In a typical filter application, incoming data samples combine with filter coefficients through carefully synchronized mathematical operations which are dependent on the filter type and implementation strategy and then move on to the next processing stage. If the data source and destination are analog signals, then the samples must first pass through an ADC and the results fed through a DAC. An Analog LPF could be used before the ADC to filter out any unwanted high-frequency content signals above FNyquist (=fs/2) entering the ADC and avoid aliasing. Various design tools are available to help select the ideal length of the eg Digital LPF and the coefficient values. Also, decimation (or downsampling) at the output of the ADC, if required, can be carried out inside the FIR (Digital LPF) filter itself.

The goal is to select the appropriate parameters to achieve the required filter performance.
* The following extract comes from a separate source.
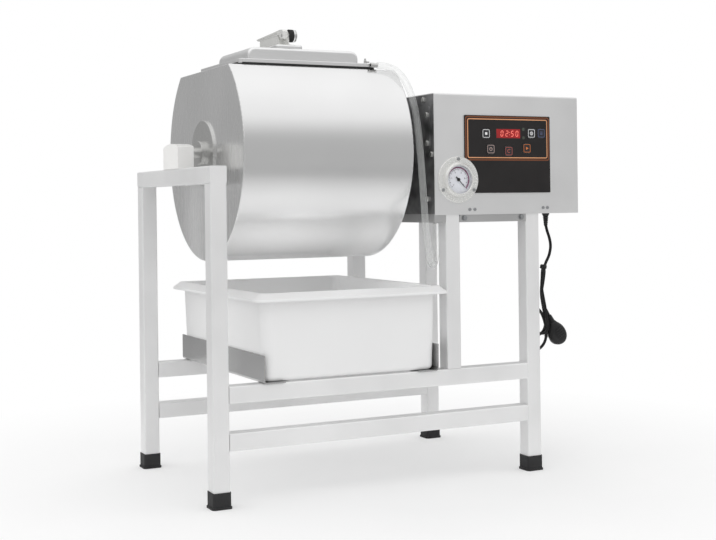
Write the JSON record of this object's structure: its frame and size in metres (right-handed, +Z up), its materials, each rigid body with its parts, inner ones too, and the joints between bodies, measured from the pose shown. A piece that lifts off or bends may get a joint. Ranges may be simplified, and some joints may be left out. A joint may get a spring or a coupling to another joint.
{
  "type": "meat mixer",
  "caption": "Vacuum tumbling meat mixer: steel drum with hinged lid on a tube frame, geared drive box with keys and gauge, air hose, slide-out bin and mains lead.",
  "frame": {"origin": "on the floor under the middle of the machine's bounding box, measured without the hose and the mains lead", "axes": "+X along the drum axle towards the control box, +Y from the operator's side to the rear, +Z up"},
  "size_m": [0.7592, 0.463, 0.8358],
  "materials": {
    "steel_tube": "satin brushed tube",
    "drum_steel": "polished sheet",
    "box_steel": "satin sheet",
    "dark_plate": "semi-gloss black",
    "turned_steel": "turned",
    "cast_case": "cast",
    "black_rubber": "matte",
    "white_plastic": "machined nylon",
    "bin_plastic": "moulded",
    "panel_film": "fine matte",
    "key_film": "fine matte",
    "display_red": "smoked red",
    "lamp": "clear",
    "gauge_steel": "polished",
    "dial_white": "matte white",
    "needle_black": "matte",
    "clear_glass": "clear",
    "hose_clear": "milky translucent",
    "lead_black": "matte",
    "board_green": "lacquered",
    "screw_steel": "zinc plated",
    "chrome": "polished"
  },
  "bodies": {
    "frame": {"legs_left": "steel_tube", "legs_right": "steel_tube", "box_posts": "steel_tube", "upper_rails": "steel_tube", "lower_rails": "steel_tube", "crossbar_left": "steel_tube", "rubber_feet": "black_rubber", "bin_guide_left": "box_steel", "bin_guide_right": "box_steel", "base_tray": "box_steel", "bearing_block": "white_plastic", "box_cover": "box_steel", "drive_plate": "dark_plate", "panel_screws": "screw_steel", "plate_bolts": "screw_steel", "key_panel": "panel_film", "display_window": "display_red", "indicator_lamps": "lamp", "control_board": "board_green", "gauge_case": "gauge_steel", "gauge_glass": "clear_glass", "gauge_dial": "dial_white", "gear_case": "cast_case", "motor_case": "cast_case", "flange_bearing": "cast_case", "vacuum_pump": "cast_case", "hose_fitting": "chrome", "vacuum_hose": "hose_clear", "cord_sleeve": "black_rubber", "mains_lead": "lead_black", "lead_hank": "lead_black", "lead_tail": "lead_black", "mains_plug": "black_rubber"},
    "drum": {"drum_shell": "drum_steel", "drum_end_left": "drum_steel", "drum_end_right": "drum_steel", "hatch_frame": "drum_steel", "drum_baffles": "drum_steel", "stub_shaft": "turned_steel", "drive_shaft": "turned_steel", "hinge_leaves": "turned_steel", "hinge_pins": "turned_steel"},
    "lid": {"lid_cover": "drum_steel", "lid_gasket": "black_rubber", "clamp_block": "turned_steel", "clamp_pin": "turned_steel", "lid_nozzle": "chrome"},
    "clamp": {"clamp_lever": "drum_steel", "clamp_roller": "black_rubber"},
    "valve": {"air_valve": "screw_steel"},
    "needle": {"gauge_needle": "needle_black"},
    "bin": {"bin": "bin_plastic"},
    "rotor": {"motor_rotor": "turned_steel"},
    "key_stop_cap": {"key_stop": "key_film"},
    "key_vacuum_cap": {"key_vacuum": "key_film"},
    "key_mode_cap": {"key_mode": "key_film"},
    "key_timer_cap": {"key_timer": "key_film"},
    "key_reverse_cap": {"key_reverse": "key_film"},
    "key_start_cap": {"key_start": "key_film"}
  },
  "joints": [
    {"name": "drum_spin", "type": "hinge", "parent": "frame", "child": "drum", "pos_m": [-0.14485, 0, 0.61], "axis": [1, 0, 0], "continuous": true},
    {"name": "lid_hinge", "type": "hinge", "parent": "drum", "child": "lid", "pos_m": [-0.15435, 0.085, 0.76999], "axis": [-1, 0, 0], "range_deg": [0, 120]},
    {"name": "clamp_pivot", "type": "hinge", "parent": "lid", "child": "clamp", "pos_m": [-0.17635, -0.076, 0.82399], "axis": [1, 0, 0], "range_deg": [0, 80]},
    {"name": "air_valve_turn", "type": "hinge", "parent": "lid", "child": "valve", "pos_m": [-0.03235, -0.113, 0.77599], "axis": [0, 0, 1], "range_deg": [0, 90]},
    {"name": "gauge_needle_swing", "type": "hinge", "parent": "frame", "child": "needle", "pos_m": [0.10765, -0.211, 0.555], "axis": [0, -1, 0], "range_deg": [0, 270], "stiffness_Nm_per_rad": 0.001},
    {"name": "bin_slide", "type": "slide", "parent": "frame", "child": "bin", "axis": [0, -1, 0], "range_m": [0, 0.51]},
    {"name": "rotor_spin", "type": "hinge", "parent": "frame", "child": "rotor", "pos_m": [0.11665, 0.121, 0.57], "axis": [0, 1, 0], "continuous": true},
    {"name": "key_stop_press", "type": "slide", "parent": "frame", "child": "key_stop_cap", "axis": [0, 1, 0], "range_m": [0, 0.0004], "stiffness_N_per_m": 3000},
    {"name": "key_vacuum_press", "type": "slide", "parent": "frame", "child": "key_vacuum_cap", "axis": [0, 1, 0], "range_m": [0, 0.0004], "stiffness_N_per_m": 3000},
    {"name": "key_mode_press", "type": "slide", "parent": "frame", "child": "key_mode_cap", "axis": [0, 1, 0], "range_m": [0, 0.0004], "stiffness_N_per_m": 3000},
    {"name": "key_timer_press", "type": "slide", "parent": "frame", "child": "key_timer_cap", "axis": [0, 1, 0], "range_m": [0, 0.0004], "stiffness_N_per_m": 3000},
    {"name": "key_reverse_press", "type": "slide", "parent": "frame", "child": "key_reverse_cap", "axis": [0, 1, 0], "range_m": [0, 0.0004], "stiffness_N_per_m": 3000},
    {"name": "key_start_press", "type": "slide", "parent": "frame", "child": "key_start_cap", "axis": [0, 1, 0], "range_m": [0, 0.0004], "stiffness_N_per_m": 3000}
  ],
  "couplings": [
    {"joint": "rotor_spin", "follows": "drum_spin", "ratio": 30}
  ]
}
The most popular design tool for choosing these parameters is MATLAB. [ FFi see my post :
https://www.kevnugent.com/2020/10/18/matlab-blogpost_005/ ]

The embedded memory in FPGAs meets external memory requirements and also eliminates the need for external memory devices in certain cases.

Embedded processors in FPGAs provide overall system integration & flexibility while partitioning the system between hardware & software. Designers can implement the system software components in the Embedded Processing System (PS) & implement hardware components in the FPGA Programmable Logic resources (PL).

FPGAs can implement Hardware Accelerators for each application allowing the designer to achieve best performance from Hardware Acceleration. The designer can implement hardware acceleration blocks by designing such blocks using parameterizable IP blocks or from scratch using HDL.

IP cores for Hardware acceleration could be : General cores (eg FIR, IIR), Modulation cores (eg QPSK, Equilizer etc), Encryption cores (eg DES), Error Correction cores ( eg Convolutional Encoder/Viterbi Decoder, CRC, Reed Solomon Encoder/Decoder etc)

This provides maximum flexibility, allowing designers to customize IP without changing a designs source code. Designers can integrate a parameterized IP core in HDL, can also port the IP to new FPGA families leading to a higher performance & lower cost.

If the system sample rate is below few KHz and is a single channel implementation, the DSP processor may be the obvious choice. However, as sample rates increase beyond a couple of MHz or if the system requires more than one single channel, FPGAs become more and more attractive. This means in a multiple-channel or high speed system we can take advantage of the parallelism within the FPGA device to maximize performance.

The DSP processor falls behind in raw data processing power for certain data intensive DSP functions such as Convolutional Encoding/Viterbi Decoding & FIR filters. At high data rates, the DSP may struggle to capture, process and output the data without any loss. This is due to the many shared resources, buses and even the core within the processor. The FPGA, however can dedicate resources to each of these functions.

DSPs are instruction based, not clock based. Typically 3-4 instructions are required for any mathematical operation on a single sample. The data must first be captured at the input, then forwarded to the processing core, cycled through that core for each operation and then released through the output.

There is also no level of customization for the design needs on DSP processor devices eg Hardware Accelerator (Co-processor) block such as Viterbi Co-processor, turbo co-processor & Enhanced Filter coprocessor. Such hardware blocks are fixed. DSP processors only allow a limited number of multipliers. Various DSP applications use external memory devices to manage large amounts of data processing. MAC operation is usually the performance bottleneck in most DSP applications.

In contrast, the FPGA is clock based, so every clock cycle has the potential ability to perform a mathematical operation on the incoming data stream.